One of those measures is a grant of €1200 for the installation of thermal solar panels which heat water for free from the sun. These systems generate up to 70% of your homes hot water requirement and eliminate the use of either electricity, gas or oil for the generation of hot water from March to October and pre heat the hot water in the winter months meaning the electrical, gas or oil heating system expends less energy to heat water.
Only solar panels of a certain level of quality and efficiency are considered acceptable to be used as part of this incentive program (Better Energy Home Scheme) and the independent test results associated with each make of the solar panel must be submitted and assessed by SEAI and meet strict criteria to get on the approved product list for the Better Energy Homes Scheme.

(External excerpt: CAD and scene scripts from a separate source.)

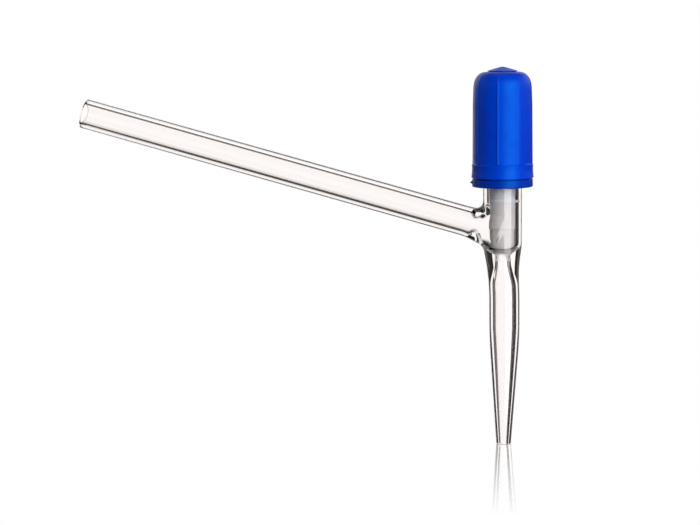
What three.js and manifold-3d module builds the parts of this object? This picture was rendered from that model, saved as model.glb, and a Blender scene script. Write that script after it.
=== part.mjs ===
// Lateral burette stopcock: a glass valve body with a side arm and a delivery jet, closed by a
// PTFE needle spindle that a screw knob drives. Millimetres, +Z up.
// Every piece is drawn in the valve's own frame, where the valve's axis is the Z axis and height
// zero is the jet's tip. The last group moves all of it, so that the origin is the centre of the
// side arm's cut end, where the burette tube holds the part.

import * as THREE from 'three';
import { mergeVertices } from 'three/addons/utils/BufferGeometryUtils.js';
import Module from 'manifold-3d';

const wasm = await Module();
wasm.setup();

// Glass: two standard tubes, 13 mm for the barrel and 10 mm for the side arm and the jet
const BARREL_R = 6.5;
const BARREL_BORE_R = 4.4;
const TUBE_R = 5;
const TUBE_BORE_R = 3.15;
const ARM_TILT = THREE.MathUtils.degToRad(15.3);
const ARM_LENGTH = 149.2;
const ARM_HEIGHT = 72;
const ARM_FLARE_START = 14;
const ARM_FLARE_BEND = 8.5;
const ARM_FLARE_END = 6.5;
const ARM_FLARE_R = 5.9;
const EDGE_ROUND = 0.4;

// Jet
const TIP_R = 2.5;
const TIP_BORE_R = 1.15;
const JET_TAPER_TOP = 36.5;
const JET_TAPER_BLEND = 6.5;
const JET_TOP = 55;
const JET_SHOULDER_R = 5.2;

// Seat: the bore narrows to a throat and opens again as a cone that the spindle's foot closes
const THROAT_R = 1.8;
const THROAT_TOP = 64.6;
const THROAT_BOTTOM = 62.6;
const NARROWING_FOOT = 53;
const NARROWING_BENDS = [58, 59.6];
const SEAT_BLEND = 0.5;
const SEAT_TOP = 68.2;
const BARREL_FOOT = 67.8;

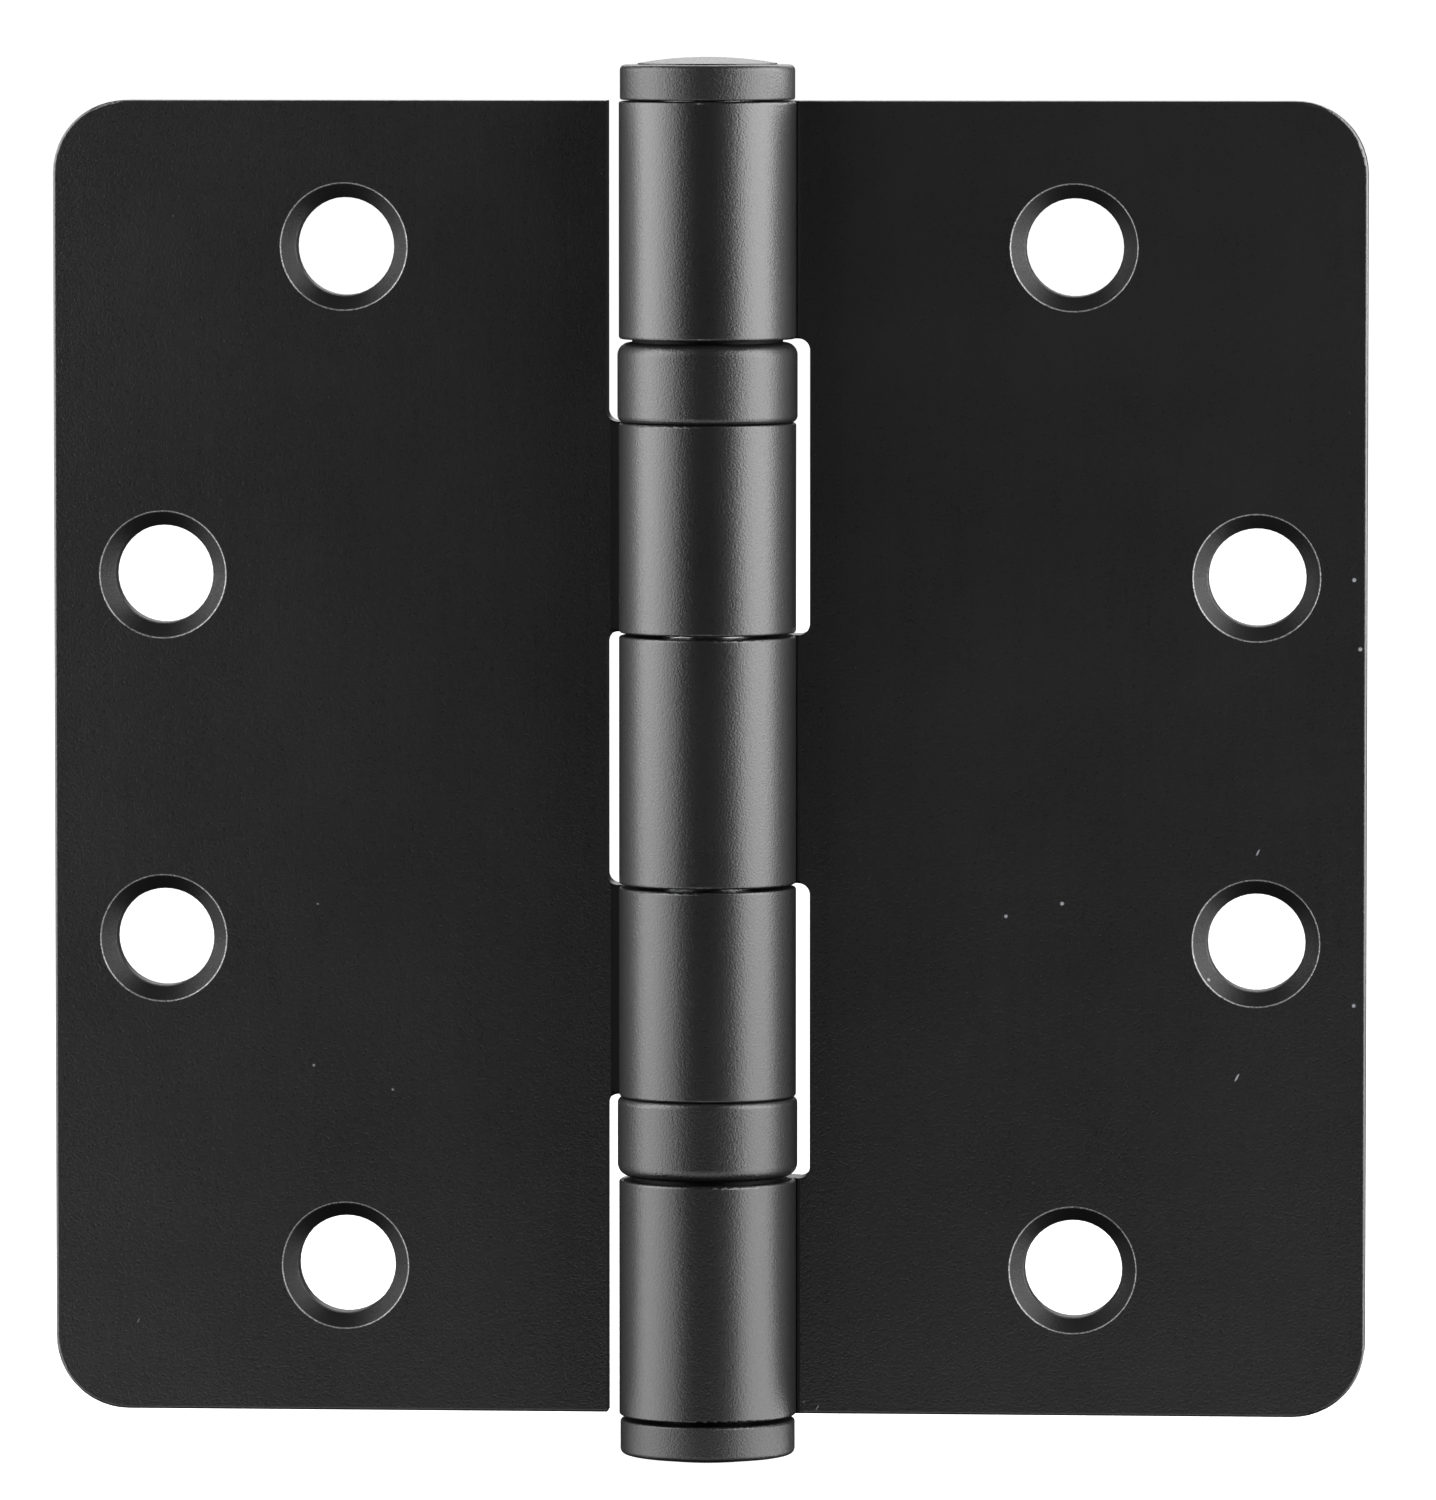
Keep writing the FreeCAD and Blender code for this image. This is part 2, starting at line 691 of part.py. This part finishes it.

None of the thermodynamic solar panel systems for sale in Ireland are on this list as the solar panels are not deemed efficient enough to meet the acceptable product list criteria. Not getting a grant for the thermodynamic solar panel system means that people who install them end up paying at least 40% more for their solar water heating system therefore greatly reducing the pay back on the thermodynamic solar systems. This in conjunction with the fact that the thermodynamic solar panel system uses electricity 24 hours a day 365 days a year to heat water the payback on the thermodynamic solar panel system is pushed out even further and way beyond the point of the warranty on the system. Basically, the thermodynamic solar panel systems life expectancy is less than the point of payback, making it a financially negative investment costing you money instead of saving you cash!